▶ Exercise requirements: Repeat, line for line, the entries printed below.

▶ Information supplied:

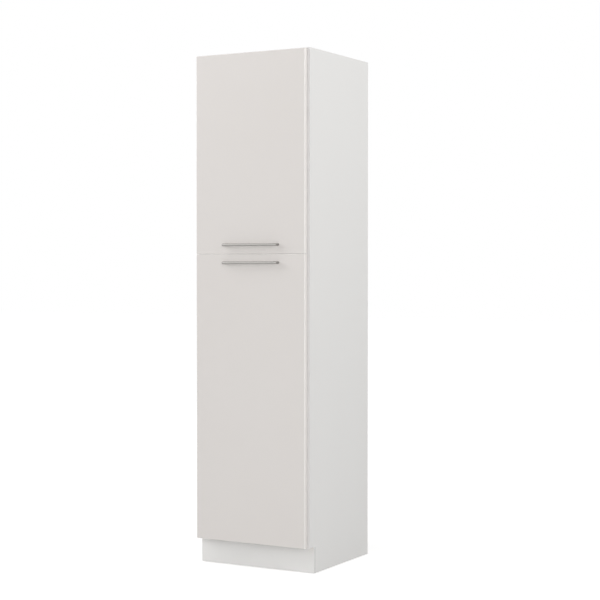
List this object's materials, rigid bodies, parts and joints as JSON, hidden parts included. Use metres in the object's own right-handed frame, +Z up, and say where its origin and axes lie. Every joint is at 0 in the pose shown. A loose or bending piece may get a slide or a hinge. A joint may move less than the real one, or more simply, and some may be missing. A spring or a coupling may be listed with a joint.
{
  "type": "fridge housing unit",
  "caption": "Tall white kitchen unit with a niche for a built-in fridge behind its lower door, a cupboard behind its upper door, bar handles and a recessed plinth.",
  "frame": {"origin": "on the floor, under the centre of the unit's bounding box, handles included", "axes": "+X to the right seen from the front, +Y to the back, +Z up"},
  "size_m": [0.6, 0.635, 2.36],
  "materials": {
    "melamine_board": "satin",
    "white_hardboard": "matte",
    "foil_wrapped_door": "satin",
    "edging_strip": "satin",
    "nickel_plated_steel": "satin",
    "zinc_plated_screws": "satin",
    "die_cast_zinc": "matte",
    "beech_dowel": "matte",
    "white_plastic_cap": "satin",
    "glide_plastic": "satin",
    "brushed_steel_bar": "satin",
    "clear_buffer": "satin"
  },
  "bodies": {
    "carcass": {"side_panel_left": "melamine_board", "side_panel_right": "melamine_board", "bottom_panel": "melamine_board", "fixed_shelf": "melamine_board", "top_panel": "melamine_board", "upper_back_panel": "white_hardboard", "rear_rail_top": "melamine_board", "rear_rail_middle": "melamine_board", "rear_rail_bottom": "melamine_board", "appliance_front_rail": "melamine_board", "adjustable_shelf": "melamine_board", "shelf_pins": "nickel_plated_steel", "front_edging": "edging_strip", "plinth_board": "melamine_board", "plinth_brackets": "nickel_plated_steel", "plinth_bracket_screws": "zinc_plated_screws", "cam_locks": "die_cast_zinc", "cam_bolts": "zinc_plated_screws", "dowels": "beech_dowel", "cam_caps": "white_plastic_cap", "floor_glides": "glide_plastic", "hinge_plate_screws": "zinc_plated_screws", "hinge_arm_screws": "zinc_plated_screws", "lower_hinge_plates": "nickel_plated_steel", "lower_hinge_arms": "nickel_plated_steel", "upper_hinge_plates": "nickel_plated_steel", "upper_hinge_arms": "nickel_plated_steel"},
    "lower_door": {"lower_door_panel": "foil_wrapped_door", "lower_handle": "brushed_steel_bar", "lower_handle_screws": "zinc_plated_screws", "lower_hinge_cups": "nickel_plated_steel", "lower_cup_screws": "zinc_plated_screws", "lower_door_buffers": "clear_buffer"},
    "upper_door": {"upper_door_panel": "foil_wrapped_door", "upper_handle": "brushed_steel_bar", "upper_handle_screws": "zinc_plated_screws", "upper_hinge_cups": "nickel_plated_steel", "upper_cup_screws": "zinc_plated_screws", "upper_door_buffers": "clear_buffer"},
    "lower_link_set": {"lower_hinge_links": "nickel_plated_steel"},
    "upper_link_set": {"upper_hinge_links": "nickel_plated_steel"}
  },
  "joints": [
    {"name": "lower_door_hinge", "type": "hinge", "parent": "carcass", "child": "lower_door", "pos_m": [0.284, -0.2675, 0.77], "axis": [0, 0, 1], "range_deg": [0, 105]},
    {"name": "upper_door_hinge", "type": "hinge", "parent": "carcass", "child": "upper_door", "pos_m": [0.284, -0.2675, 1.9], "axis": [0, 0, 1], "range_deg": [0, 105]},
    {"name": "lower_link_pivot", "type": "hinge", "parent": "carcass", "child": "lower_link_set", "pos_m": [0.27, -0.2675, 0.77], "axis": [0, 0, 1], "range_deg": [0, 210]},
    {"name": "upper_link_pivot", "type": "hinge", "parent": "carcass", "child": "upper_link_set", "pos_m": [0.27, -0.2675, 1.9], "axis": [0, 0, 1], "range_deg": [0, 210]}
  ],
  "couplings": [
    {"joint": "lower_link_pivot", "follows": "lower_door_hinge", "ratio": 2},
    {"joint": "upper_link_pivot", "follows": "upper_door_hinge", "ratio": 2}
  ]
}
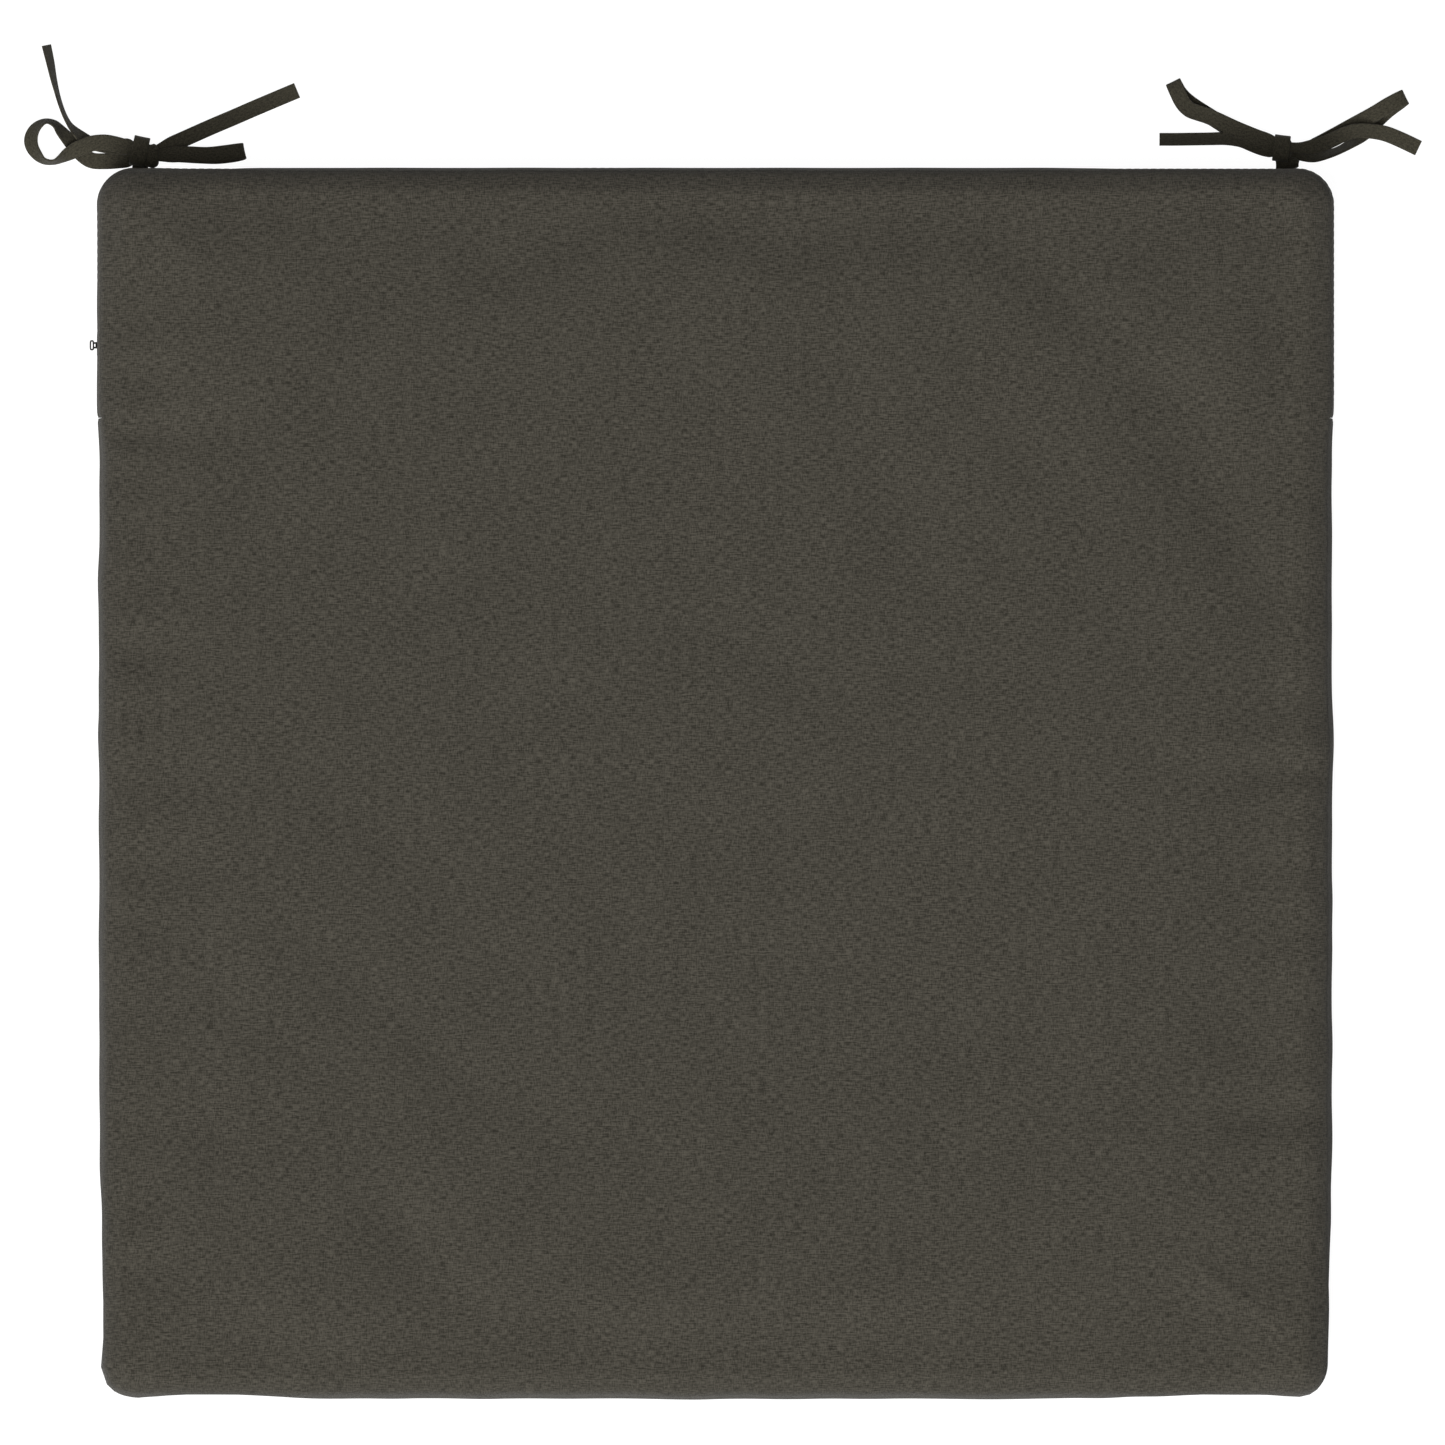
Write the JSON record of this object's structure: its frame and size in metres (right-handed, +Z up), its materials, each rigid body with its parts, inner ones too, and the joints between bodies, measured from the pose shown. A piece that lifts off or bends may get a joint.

▶ Result for this exercise:
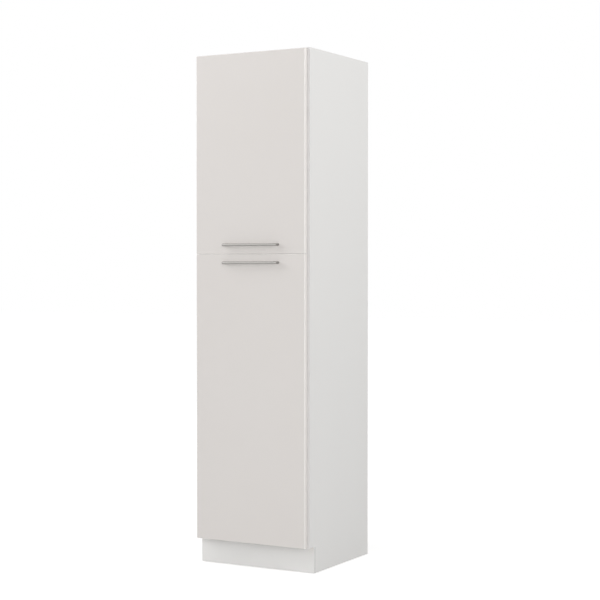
List this object's materials, rigid bodies, parts and joints as JSON, hidden parts included. Use metres in the object's own right-handed frame, +Z up, and say where its origin and axes lie. Every joint is at 0 in the pose shown. A loose or bending piece may get a slide or a hinge. A joint may move less than the real one, or more simply, and some may be missing. A spring or a coupling may be listed with a joint.
{
  "type": "fridge housing unit",
  "caption": "Tall white kitchen unit with a niche for a built-in fridge behind its lower door, a cupboard behind its upper door, bar handles and a recessed plinth.",
  "frame": {"origin": "on the floor, under the centre of the unit's bounding box, handles included", "axes": "+X to the right seen from the front, +Y to the back, +Z up"},
  "size_m": [0.6, 0.635, 2.36],
  "materials": {
    "melamine_board": "satin",
    "white_hardboard": "matte",
    "foil_wrapped_door": "satin",
    "edging_strip": "satin",
    "nickel_plated_steel": "satin",
    "zinc_plated_screws": "satin",
    "die_cast_zinc": "matte",
    "beech_dowel": "matte",
    "white_plastic_cap": "satin",
    "glide_plastic": "satin",
    "brushed_steel_bar": "satin",
    "clear_buffer": "satin"
  },
  "bodies": {
    "carcass": {"side_panel_left": "melamine_board", "side_panel_right": "melamine_board", "bottom_panel": "melamine_board", "fixed_shelf": "melamine_board", "top_panel": "melamine_board", "upper_back_panel": "white_hardboard", "rear_rail_top": "melamine_board", "rear_rail_middle": "melamine_board", "rear_rail_bottom": "melamine_board", "appliance_front_rail": "melamine_board", "adjustable_shelf": "melamine_board", "shelf_pins": "nickel_plated_steel", "front_edging": "edging_strip", "plinth_board": "melamine_board", "plinth_brackets": "nickel_plated_steel", "plinth_bracket_screws": "zinc_plated_screws", "cam_locks": "die_cast_zinc", "cam_bolts": "zinc_plated_screws", "dowels": "beech_dowel", "cam_caps": "white_plastic_cap", "floor_glides": "glide_plastic", "hinge_plate_screws": "zinc_plated_screws", "hinge_arm_screws": "zinc_plated_screws", "lower_hinge_plates": "nickel_plated_steel", "lower_hinge_arms": "nickel_plated_steel", "upper_hinge_plates": "nickel_plated_steel", "upper_hinge_arms": "nickel_plated_steel"},
    "lower_door": {"lower_door_panel": "foil_wrapped_door", "lower_handle": "brushed_steel_bar", "lower_handle_screws": "zinc_plated_screws", "lower_hinge_cups": "nickel_plated_steel", "lower_cup_screws": "zinc_plated_screws", "lower_door_buffers": "clear_buffer"},
    "upper_door": {"upper_door_panel": "foil_wrapped_door", "upper_handle": "brushed_steel_bar", "upper_handle_screws": "zinc_plated_screws", "upper_hinge_cups": "nickel_plated_steel", "upper_cup_screws": "zinc_plated_screws", "upper_door_buffers": "clear_buffer"},
    "lower_link_set": {"lower_hinge_links": "nickel_plated_steel"},
    "upper_link_set": {"upper_hinge_links": "nickel_plated_steel"}
  },
  "joints": [
    {"name": "lower_door_hinge", "type": "hinge", "parent": "carcass", "child": "lower_door", "pos_m": [0.284, -0.2675, 0.77], "axis": [0, 0, 1], "range_deg": [0, 105]},
    {"name": "upper_door_hinge", "type": "hinge", "parent": "carcass", "child": "upper_door", "pos_m": [0.284, -0.2675, 1.9], "axis": [0, 0, 1], "range_deg": [0, 105]},
    {"name": "lower_link_pivot", "type": "hinge", "parent": "carcass", "child": "lower_link_set", "pos_m": [0.27, -0.2675, 0.77], "axis": [0, 0, 1], "range_deg": [0, 210]},
    {"name": "upper_link_pivot", "type": "hinge", "parent": "carcass", "child": "upper_link_set", "pos_m": [0.27, -0.2675, 1.9], "axis": [0, 0, 1], "range_deg": [0, 210]}
  ],
  "couplings": [
    {"joint": "lower_link_pivot", "follows": "lower_door_hinge", "ratio": 2},
    {"joint": "upper_link_pivot", "follows": "upper_door_hinge", "ratio": 2}
  ]
}
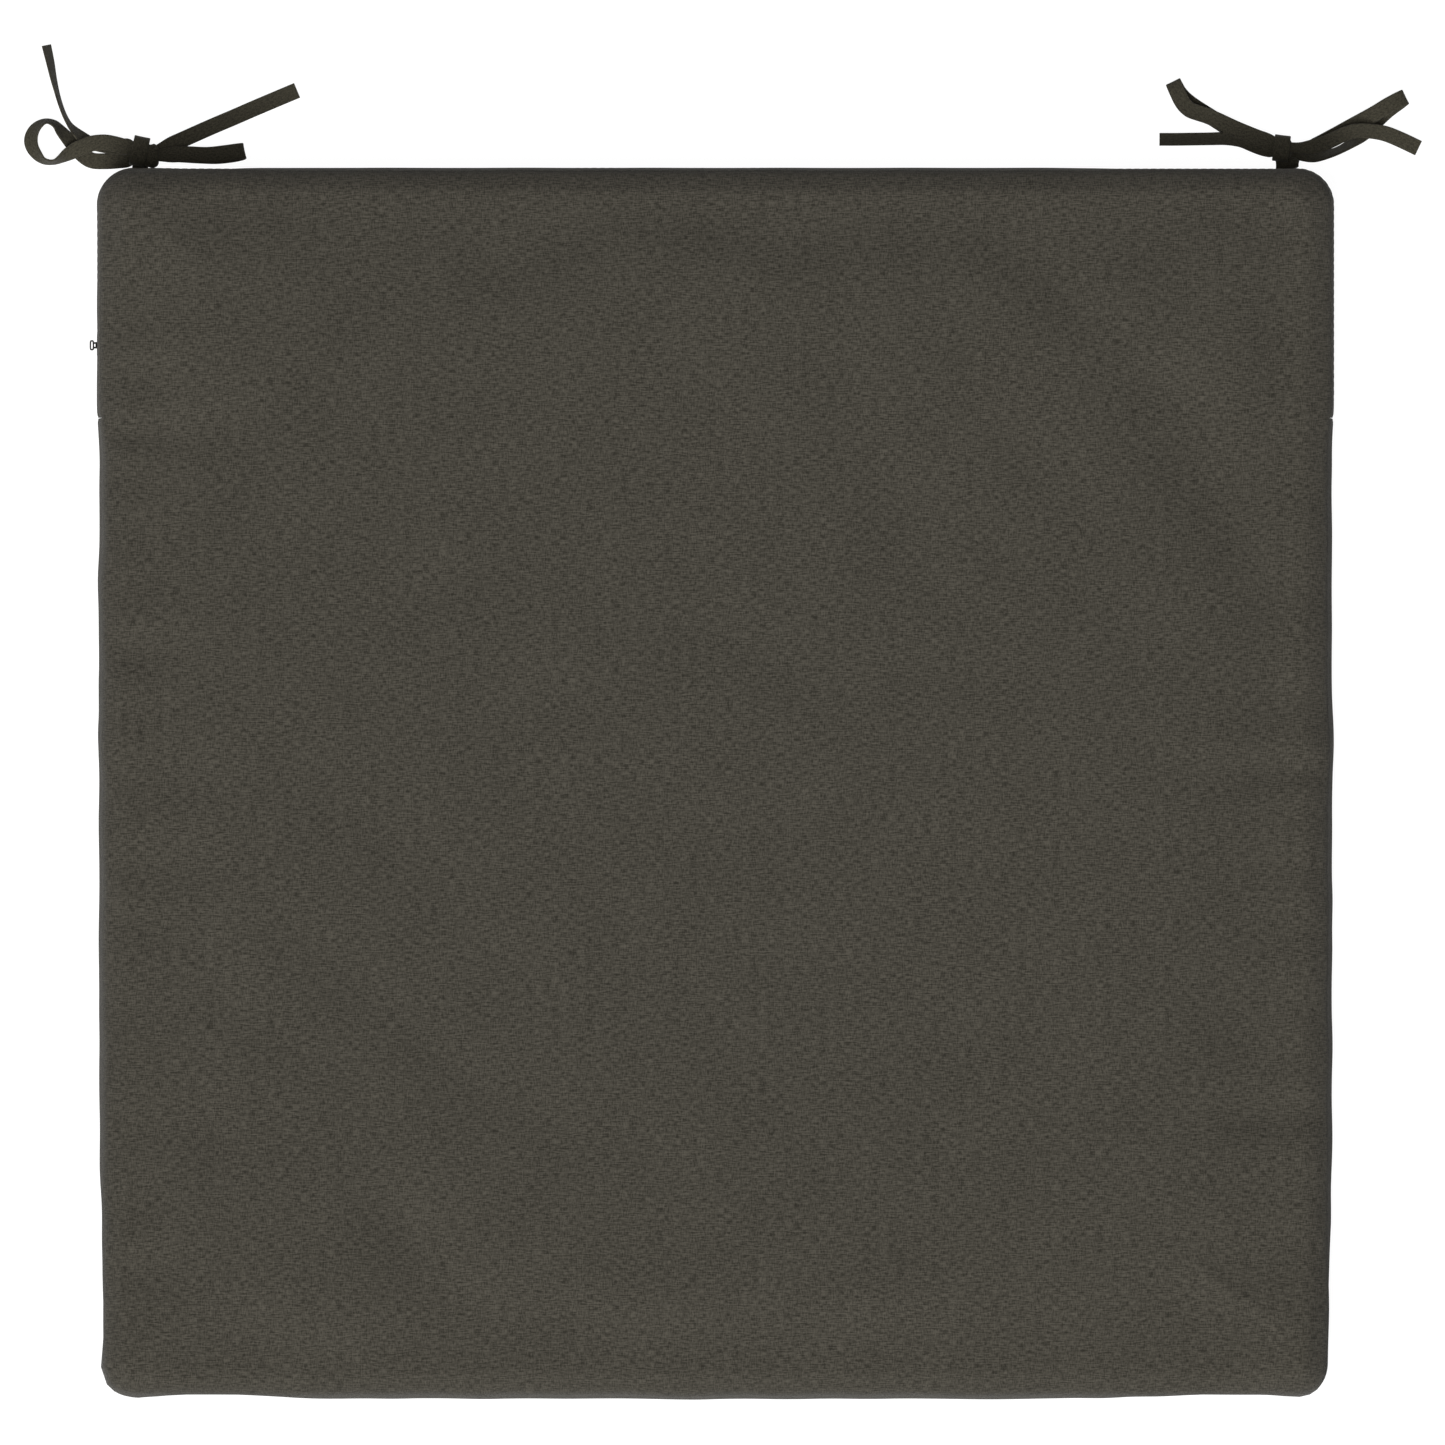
Write the JSON record of this object's structure: its frame and size in metres (right-handed, +Z up), its materials, each rigid body with its parts, inner ones too, and the joints between bodies, measured from the pose shown. A piece that lifts off or bends may get a joint.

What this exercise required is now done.